Comunque sia, nonostante questa dichiarazione di Reagan, la convinzione europea era rimasta quella che noi eravamo protetti dall'ombrello nucleare americano . Naturalmente questa difesa, o supposta difesa, gli americani, giustamente dal loro punto di vista, ce l'hanno fatta pagare a caro prezzo tenendo i Paesi europei in uno stato di minorità, di sovranità nazionale limitata e di sudditanza innanzitutto militare attraverso la Nato e le varie basi Usa, extraterritoriali, disseminate per tutto il Vecchio Continente; quindi politica, economica e, alla fine, anche culturale.

Oggi l'Europa, dileguatasi la minaccia sovietica, non ha più bisogno della difesa degli Stati Uniti e ha l'ovvio interesse a svincolarsi da una sudditanza di cui paga ancora i prezzi senza averne più i benefici. L'Europa non ha più interesse a essere alleata "fedele" degli americani (fedeli sono solo i cani) ma non ha più nemmeno interesse ad essere alleata. Perché gli americani sono diventati, oggettivamente, dei nostri avversari. Lo sono sicuramente in campo economico, dove fanno valere, senza scrupoli, le infinite rendite di posizione acquisite con la vittoria nella seconda guerra mondiale. Il prezzo per averci liberati dal nazifascismo lo abbiamo pagato per più di mezzo secolo, mi pare abbastanza, ora, come dice la Littizzetto, "il mutuo è scaduto". Ma avversari, gli americani lo sono anche dal punto di vista politico.

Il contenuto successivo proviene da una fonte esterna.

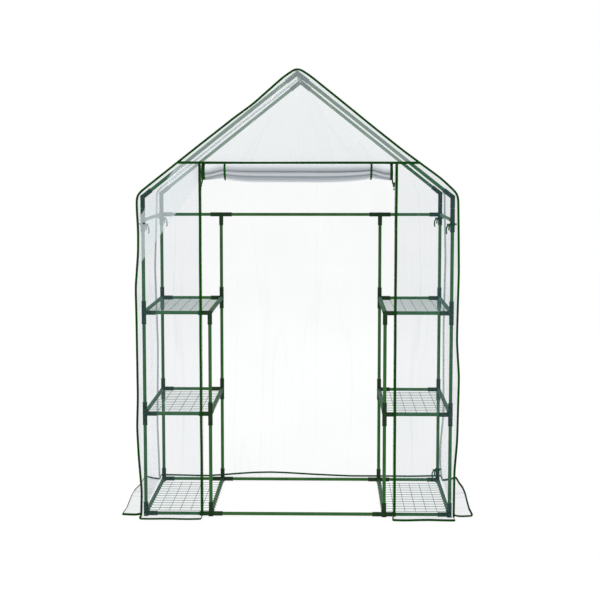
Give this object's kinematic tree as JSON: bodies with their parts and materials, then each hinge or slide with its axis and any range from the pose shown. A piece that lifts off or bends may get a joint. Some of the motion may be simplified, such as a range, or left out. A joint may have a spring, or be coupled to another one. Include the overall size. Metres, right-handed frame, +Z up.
{
  "type": "walk-in garden greenhouse",
  "caption": "Small walk-in greenhouse: push-fit steel tube frame, wire shelves and a clear film cover with a zipped roll-up door.",
  "frame": {"origin": "centre of the footprint, on the ground", "axes": "+X to the right as seen from the door, +Y to the back, +Z up; the door faces -Y"},
  "size_m": [1.64, 0.89, 2.062],
  "materials": {
    "tube_paint": "satin",
    "connector_plastic": "satin",
    "shelf_wire": "satin",
    "clear_film": "gloss",
    "binding_tape": "matte",
    "zip_tape": "matte",
    "zip_plastic": "satin",
    "door_film": "satin",
    "ribbon": "matte"
  },
  "bodies": {
    "frame_and_cover": {"apex_connectors": "connector_plastic", "back_cross_rail": "tube_paint", "back_skirt": "clear_film", "base_corner_connectors": "connector_plastic", "base_middle_rails": "tube_paint", "base_tee_connectors": "connector_plastic", "corner_post_back_left": "tube_paint", "corner_post_back_right": "tube_paint", "corner_post_front_left": "tube_paint", "corner_post_front_right": "tube_paint", "cross_rail_tees": "connector_plastic", "door_sheet": "door_film", "door_ties": "ribbon", "eave_elbows": "connector_plastic", "eave_rail_connectors": "connector_plastic", "eave_side_rail_left": "tube_paint", "eave_side_rail_right": "tube_paint", "film_front_left": "clear_film", "film_front_right": "clear_film", "film_gable_front": "clear_film", "film_roof_left": "clear_film", "film_roof_right": "clear_film", "film_wall_back": "clear_film", "film_wall_left": "clear_film", "film_wall_right": "clear_film", "frame_ties": "ribbon", "front_skirts": "clear_film", "header_binding": "binding_tape", "inner_posts_back": "tube_paint", "inner_posts_front": "tube_paint", "rafters_left": "tube_paint", "rafters_right": "tube_paint", "ridge_pole": "tube_paint", "seam_binding_back": "binding_tape", "seam_binding_front": "binding_tape", "shelf_corner_connectors": "connector_plastic", "shelf_inner_connectors": "connector_plastic", "shelf_rails_back_left": "tube_paint", "shelf_rails_back_right": "tube_paint", "shelf_rails_front_left": "tube_paint", "shelf_rails_front_right": "tube_paint", "side_rails_left": "tube_paint", "side_rails_right": "tube_paint", "side_skirt_left": "clear_film", "side_skirt_right": "clear_film", "skirt_bindings": "binding_tape", "zip_tapes": "zip_tape"},
    "ground_shelf_left_body": {"ground_shelf_left": "shelf_wire"},
    "ground_shelf_right_body": {"ground_shelf_right": "shelf_wire"},
    "lower_shelf_left_body": {"lower_shelf_left": "shelf_wire"},
    "lower_shelf_right_body": {"lower_shelf_right": "shelf_wire"},
    "upper_shelf_left_body": {"upper_shelf_left": "shelf_wire"},
    "upper_shelf_right_body": {"upper_shelf_right": "shelf_wire"},
    "door_roll_body": {"door_roll": "door_film", "door_edge_bindings": "binding_tape"},
    "zip_slider_left_body": {"zip_slider_left": "zip_plastic"},
    "zip_pull_left_body": {"zip_pull_left": "zip_plastic"},
    "zip_slider_right_body": {"zip_slider_right": "zip_plastic"},
    "zip_pull_right_body": {"zip_pull_right": "zip_plastic"}
  },
  "joints": [
    {"name": "ground_shelf_left_lift", "type": "slide", "parent": "frame_and_cover", "child": "ground_shelf_left_body", "axis": [0, 0, 1], "range_m": [0, 0.4]},
    {"name": "ground_shelf_right_lift", "type": "slide", "parent": "frame_and_cover", "child": "ground_shelf_right_body", "axis": [0, 0, 1], "range_m": [0, 0.4]},
    {"name": "lower_shelf_left_lift", "type": "slide", "parent": "frame_and_cover", "child": "lower_shelf_left_body", "axis": [0, 0, 1], "range_m": [0, 0.4]},
    {"name": "lower_shelf_right_lift", "type": "slide", "parent": "frame_and_cover", "child": "lower_shelf_right_body", "axis": [0, 0, 1], "range_m": [0, 0.4]},
    {"name": "upper_shelf_left_lift", "type": "slide", "parent": "frame_and_cover", "child": "upper_shelf_left_body", "axis": [0, 0, 1], "range_m": [0, 0.4]},
    {"name": "upper_shelf_right_lift", "type": "slide", "parent": "frame_and_cover", "child": "upper_shelf_right_body", "axis": [0, 0, 1], "range_m": [0, 0.4]},
    {"name": "door_unroll", "type": "slide", "parent": "frame_and_cover", "child": "door_roll_body", "axis": [0, 0, -1], "range_m": [0, 1.53], "deforming": ["door_sheet", "door_ties"]},
    {"name": "zip_left_slide", "type": "slide", "parent": "frame_and_cover", "child": "zip_slider_left_body", "axis": [0, 0, -1], "range_m": [0, 1.5]},
    {"name": "zip_left_pull_swing", "type": "hinge", "parent": "zip_slider_left_body", "child": "zip_pull_left_body", "pos_m": [-0.4375, -0.3777, 1.543], "axis": [1, 0, 0], "range_deg": [-160, 0]},
    {"name": "zip_right_slide", "type": "slide", "parent": "frame_and_cover", "child": "zip_slider_right_body", "axis": [0, 0, -1], "range_m": [0, 1.5]},
    {"name": "zip_right_pull_swing", "type": "hinge", "parent": "zip_slider_right_body", "child": "zip_pull_right_body", "pos_m": [0.4375, -0.3777, 1.543], "axis": [1, 0, 0], "range_deg": [-160, 0]}
  ]
}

L'Europa non ha alcuna convenienza a seguirli nel loro avventurismo post-sovietico, aggressivo e violento soprattutto nei confronti del mondo arabo-musulmano se non altro perché noi - e l'Italia e la Spagna in particolare - questo mondo l'abbiamo sull'uscio di casa, per non parlare dell'immigrazione, e non a diecimila chilometri di distanza.

In Europa alcuni Paesi - Germania, Francia e Spagna - sembrano avere finalmente capito soprattutto dopo la guerra all'Iraq che è venuta l'ora, peraltro suonata con molto ritardo, di prendere le distanze dall'«amico americano ». Burlusconi, purtroppo, no.